Data lines:
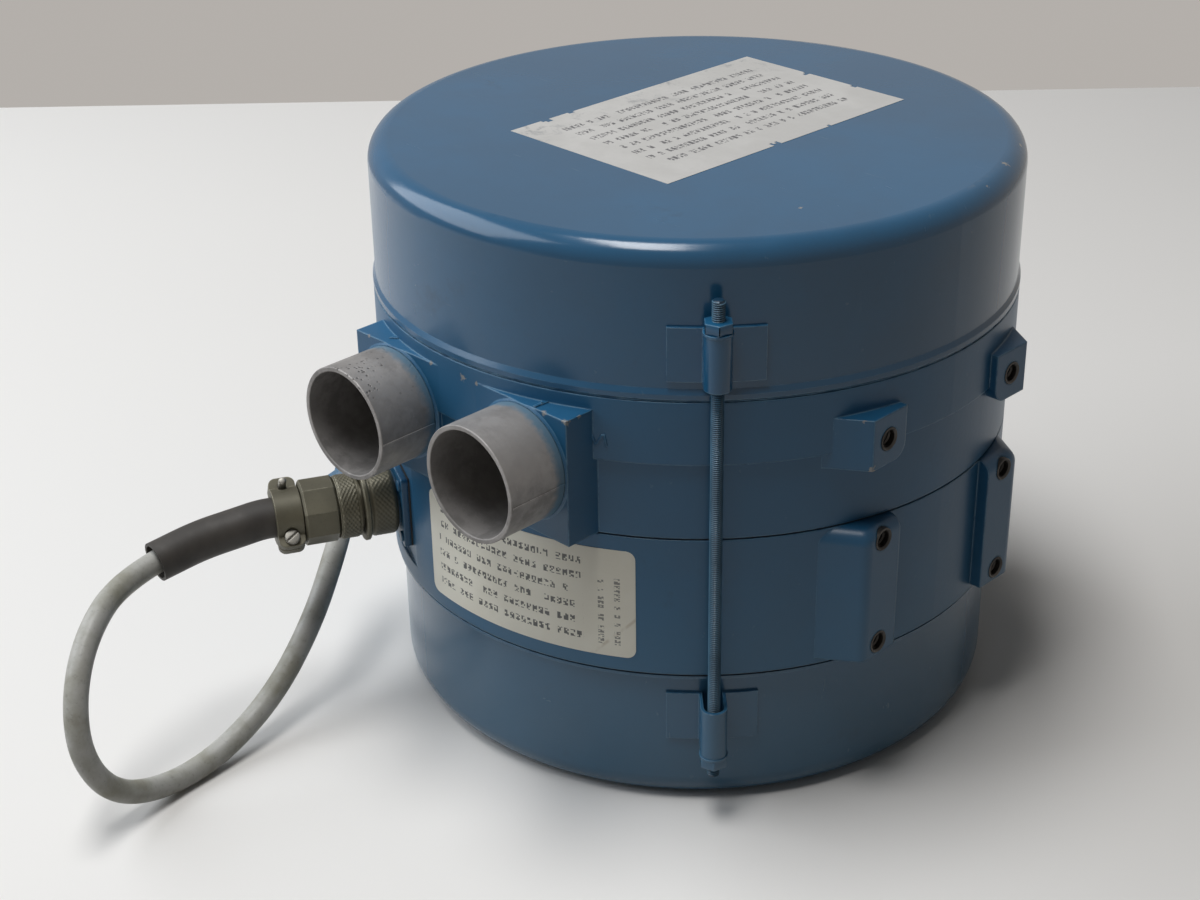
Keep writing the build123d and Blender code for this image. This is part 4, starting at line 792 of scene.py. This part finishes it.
def make_materials():
    olive = tuple(settings("blower_finish").olive)
    MATERIALS["sheet_enamel"] = enamel_material(
        "sheet_enamel", 900.0, 0.02 * MM, 0.17, 0.4 * MM, SHEET_CHIPS, coat=0.10
    )
    MATERIALS["cast_enamel"] = enamel_material(
        "cast_enamel", 520.0, 0.10 * MM, 0.36, 1.1 * MM, CAST_CHIPS, bare_bores=True
    )
    MATERIALS["thread_enamel_painted_light"] = thread_material()
    MATERIALS["port_casting"] = casting_material()
    MATERIALS["olive_plating"] = metal_material(
        "olive_plating", olive, 0.35, 0.46, 0.2, 90.0, 0.03 * MM, worn_edge_and_highlight_gain=0.8
    )
    for name, values in METALS.items():
        MATERIALS[name] = metal_material(name, *values)
    for name, values in RUBBERS.items():
        MATERIALS[name] = rubber_material(name, *values)
    MATERIALS["cable_jacket"] = jacket_material()
    MATERIALS["label_paper"] = paper_material()
    MATERIALS["label_film"] = plate_material()
    MATERIALS["studio_floor"] = floor_material()


def dress_nodes():
    for name, nodes in NODE_FINISHES.items():
        for node in nodes:
            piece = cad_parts[node]
            piece.data.materials.clear()
            piece.data.materials.append(finish(name))


# Small helpers for meshes


def piece_from(bm, name, material, smooth=30.0):
    """Closes a bmesh into a named object at the origin and smooths it by angle."""
    mesh = bpy.data.meshes.new(name)
    bm.to_mesh(mesh)
    bm.free()
    mesh.materials.append(material)
    mesh.shade_smooth()
    mesh.set_sharp_from_angle(angle=math.radians(smooth))
    piece = bpy.data.objects.new(name, mesh)
    bpy.context.scene.collection.objects.link(piece)
    return piece


def whole(bm):
    return bm.verts[:] + bm.edges[:] + bm.faces[:]


def vertices_in(made):
    return [item for item in made["geom"] if isinstance(item, bmesh.types.BMVert)]


def move(bm, matrix):
    bmesh.ops.transform(bm, matrix=matrix, verts=bm.verts[:])


def face_outwards(bm):
    bmesh.ops.recalc_face_normals(bm, faces=bm.faces[:])


def merge_doubles(bm):
    bmesh.ops.remove_doubles(bm, verts=bm.verts[:], dist=1e-6)


def ease_edges(bm, edges, offset, segments=2):
    bmesh.ops.bevel(
        bm, geom=edges, offset=offset, segments=segments, profile=0.5, affect="EDGES", material=-1
    )


def in_metres(outline, lift=0.0):
    """An outline of (radius, height) points from millimetres to metres, raised by a lift."""
    return [(radius * MM, lift + height * MM) for radius, height in outline]


def chain(bm, outline):
    """Vertices at (radius, height) points, joined in a row."""
    verts = [bm.verts.new((radius, 0, height)) for radius, height in outline]
    return verts, [bm.edges.new(pair) for pair in zip(verts, verts[1:])]


def lathe(bm, outline, steps):
    """Spins a closed outline of (radius, height) points round local Z."""
    verts, edges = chain(bm, outline)
    edges.append(bm.edges.new((verts[-1], verts[0])))
    bmesh.ops.spin(
        bm, geom=verts + edges, cent=(0, 0, 0), axis=(0, 0, 1), angle=math.tau, steps=steps,
        use_merge=True, use_duplicate=False,
    )
    merge_doubles(bm)
    face_outwards(bm)


def helix(bm, outline, turns, pitch, steps):
    """Spins an open outline up local Z, one pitch for each turn."""
    verts, edges = chain(bm, outline)
    bmesh.ops.spin(
        bm, geom=verts + edges, cent=(0, 0, 0), axis=(0, 0, 1), angle=math.tau * turns,
        steps=turns * steps, dvec=(0, 0, pitch / steps), use_duplicate=False,
    )
    merge_doubles(bm)


def prism(bm, radius, foot, height, segments):
    """An upright prism or cylinder on local Z; returns the edges of its two ends."""
    made = bmesh.ops.create_cone(
        bm, cap_ends=True, segments=segments, radius1=radius, radius2=radius, depth=height,
        matrix=Matrix.Translation((0, 0, foot + height / 2)),
    )
    fresh = set(made["verts"])
    own = [edge for edge in bm.edges if edge.verts[0] in fresh]
    return [edge for edge in own if abs(edge.verts[0].co.z - edge.verts[1].co.z) < 1e-7]


def block(bm, centre, size):
    bmesh.ops.create_cube(bm, size=1.0, matrix=Matrix.Translation(centre) @ Matrix.Diagonal((*size, 1.0)))


def flat_sheet(bm, width, length, columns=1, rows=1):
    bmesh.ops.create_grid(bm, x_segments=columns, y_segments=rows, size=0.5)
    bmesh.ops.scale(bm, vec=(width, length, 1), verts=bm.verts[:])


def thicken(bm, thickness):
    """Raises a flat sheet to its thickness."""
    made = bmesh.ops.extrude_face_region(bm, geom=bm.faces[:])
    bmesh.ops.translate(bm, vec=(0, 0, thickness), verts=vertices_in(made))
    face_outwards(bm)


def push_out(vert, distance, rise=0.0):
    """Moves a vertex away from local Z, and up."""
    lift = 1 + distance / vert.co.xy.length
    vert.co = Vector((vert.co.x * lift, vert.co.y * lift, vert.co.z + rise))


def add_copy(bm, source, matrix):
    """Adds a transformed copy of one bmesh to another."""
    mesh = bpy.data.meshes.new("copy_scratch")
    source.to_mesh(mesh)
    mesh.transform(matrix)
    bm.from_mesh(mesh)
    bpy.data.meshes.remove(mesh)


def frame_matrix(right, up, back, place):
    """Local X, Y and Z along three directions, from a place."""
    return Matrix.Translation(place) @ Matrix((right, up, back)).transposed().to_4x4()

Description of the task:
Repeat the material from above exactly, word for word.

Solution for this exercise:
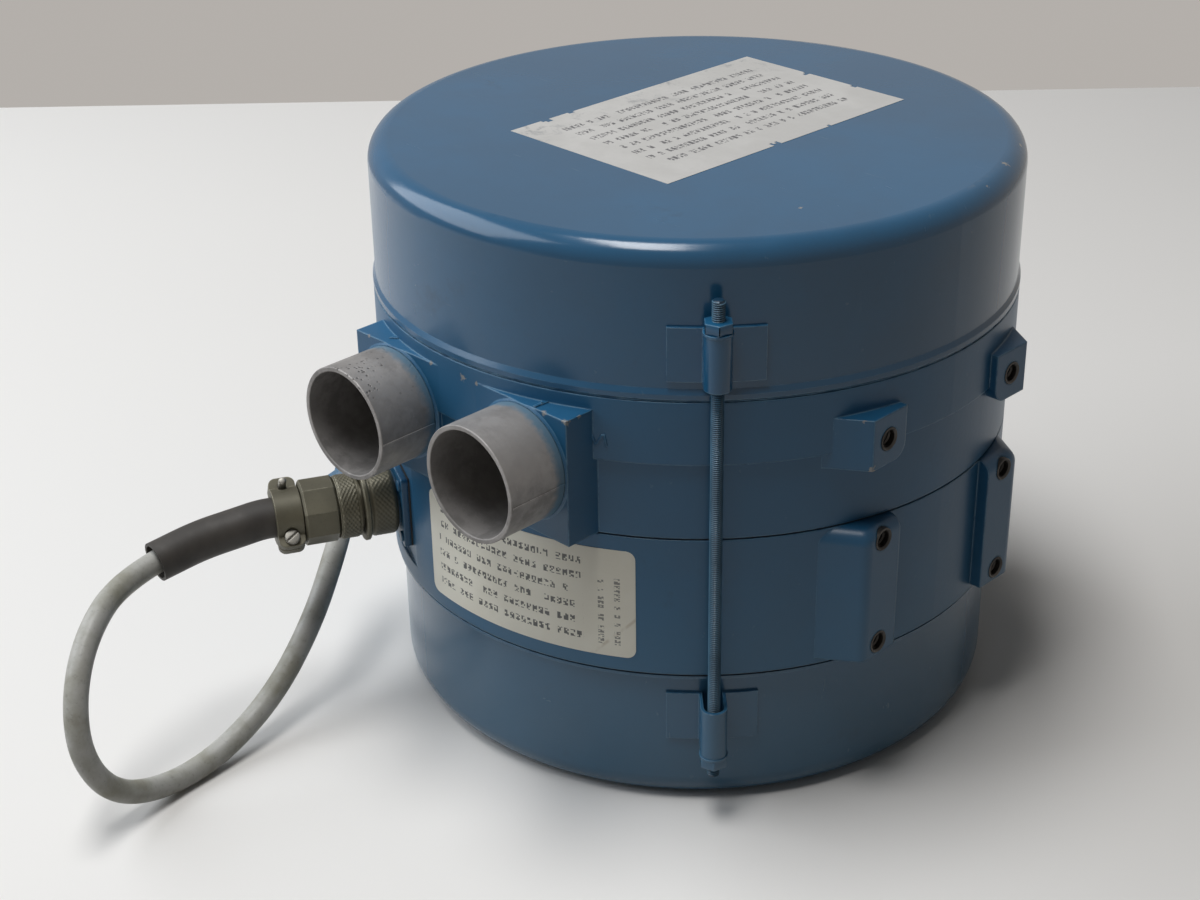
Keep writing the build123d and Blender code for this image. This is part 4, starting at line 792 of scene.py. This part finishes it.
def make_materials():
    olive = tuple(settings("blower_finish").olive)
    MATERIALS["sheet_enamel"] = enamel_material(
        "sheet_enamel", 900.0, 0.02 * MM, 0.17, 0.4 * MM, SHEET_CHIPS, coat=0.10
    )
    MATERIALS["cast_enamel"] = enamel_material(
        "cast_enamel", 520.0, 0.10 * MM, 0.36, 1.1 * MM, CAST_CHIPS, bare_bores=True
    )
    MATERIALS["thread_enamel_painted_light"] = thread_material()
    MATERIALS["port_casting"] = casting_material()
    MATERIALS["olive_plating"] = metal_material(
        "olive_plating", olive, 0.35, 0.46, 0.2, 90.0, 0.03 * MM, worn_edge_and_highlight_gain=0.8
    )
    for name, values in METALS.items():
        MATERIALS[name] = metal_material(name, *values)
    for name, values in RUBBERS.items():
        MATERIALS[name] = rubber_material(name, *values)
    MATERIALS["cable_jacket"] = jacket_material()
    MATERIALS["label_paper"] = paper_material()
    MATERIALS["label_film"] = plate_material()
    MATERIALS["studio_floor"] = floor_material()


def dress_nodes():
    for name, nodes in NODE_FINISHES.items():
        for node in nodes:
            piece = cad_parts[node]
            piece.data.materials.clear()
            piece.data.materials.append(finish(name))


# Small helpers for meshes


def piece_from(bm, name, material, smooth=30.0):
    """Closes a bmesh into a named object at the origin and smooths it by angle."""
    mesh = bpy.data.meshes.new(name)
    bm.to_mesh(mesh)
    bm.free()
    mesh.materials.append(material)
    mesh.shade_smooth()
    mesh.set_sharp_from_angle(angle=math.radians(smooth))
    piece = bpy.data.objects.new(name, mesh)
    bpy.context.scene.collection.objects.link(piece)
    return piece


def whole(bm):
    return bm.verts[:] + bm.edges[:] + bm.faces[:]


def vertices_in(made):
    return [item for item in made["geom"] if isinstance(item, bmesh.types.BMVert)]


def move(bm, matrix):
    bmesh.ops.transform(bm, matrix=matrix, verts=bm.verts[:])


def face_outwards(bm):
    bmesh.ops.recalc_face_normals(bm, faces=bm.faces[:])


def merge_doubles(bm):
    bmesh.ops.remove_doubles(bm, verts=bm.verts[:], dist=1e-6)


def ease_edges(bm, edges, offset, segments=2):
    bmesh.ops.bevel(
        bm, geom=edges, offset=offset, segments=segments, profile=0.5, affect="EDGES", material=-1
    )


def in_metres(outline, lift=0.0):
    """An outline of (radius, height) points from millimetres to metres, raised by a lift."""
    return [(radius * MM, lift + height * MM) for radius, height in outline]


def chain(bm, outline):
    """Vertices at (radius, height) points, joined in a row."""
    verts = [bm.verts.new((radius, 0, height)) for radius, height in outline]
    return verts, [bm.edges.new(pair) for pair in zip(verts, verts[1:])]


def lathe(bm, outline, steps):
    """Spins a closed outline of (radius, height) points round local Z."""
    verts, edges = chain(bm, outline)
    edges.append(bm.edges.new((verts[-1], verts[0])))
    bmesh.ops.spin(
        bm, geom=verts + edges, cent=(0, 0, 0), axis=(0, 0, 1), angle=math.tau, steps=steps,
        use_merge=True, use_duplicate=False,
    )
    merge_doubles(bm)
    face_outwards(bm)


def helix(bm, outline, turns, pitch, steps):
    """Spins an open outline up local Z, one pitch for each turn."""
    verts, edges = chain(bm, outline)
    bmesh.ops.spin(
        bm, geom=verts + edges, cent=(0, 0, 0), axis=(0, 0, 1), angle=math.tau * turns,
        steps=turns * steps, dvec=(0, 0, pitch / steps), use_duplicate=False,
    )
    merge_doubles(bm)


def prism(bm, radius, foot, height, segments):
    """An upright prism or cylinder on local Z; returns the edges of its two ends."""
    made = bmesh.ops.create_cone(
        bm, cap_ends=True, segments=segments, radius1=radius, radius2=radius, depth=height,
        matrix=Matrix.Translation((0, 0, foot + height / 2)),
    )
    fresh = set(made["verts"])
    own = [edge for edge in bm.edges if edge.verts[0] in fresh]
    return [edge for edge in own if abs(edge.verts[0].co.z - edge.verts[1].co.z) < 1e-7]


def block(bm, centre, size):
    bmesh.ops.create_cube(bm, size=1.0, matrix=Matrix.Translation(centre) @ Matrix.Diagonal((*size, 1.0)))


def flat_sheet(bm, width, length, columns=1, rows=1):
    bmesh.ops.create_grid(bm, x_segments=columns, y_segments=rows, size=0.5)
    bmesh.ops.scale(bm, vec=(width, length, 1), verts=bm.verts[:])


def thicken(bm, thickness):
    """Raises a flat sheet to its thickness."""
    made = bmesh.ops.extrude_face_region(bm, geom=bm.faces[:])
    bmesh.ops.translate(bm, vec=(0, 0, thickness), verts=vertices_in(made))
    face_outwards(bm)


def push_out(vert, distance, rise=0.0):
    """Moves a vertex away from local Z, and up."""
    lift = 1 + distance / vert.co.xy.length
    vert.co = Vector((vert.co.x * lift, vert.co.y * lift, vert.co.z + rise))


def add_copy(bm, source, matrix):
    """Adds a transformed copy of one bmesh to another."""
    mesh = bpy.data.meshes.new("copy_scratch")
    source.to_mesh(mesh)
    mesh.transform(matrix)
    bm.from_mesh(mesh)
    bpy.data.meshes.remove(mesh)


def frame_matrix(right, up, back, place):
    """Local X, Y and Z along three directions, from a place."""
    return Matrix.Translation(place) @ Matrix((right, up, back)).transposed().to_4x4()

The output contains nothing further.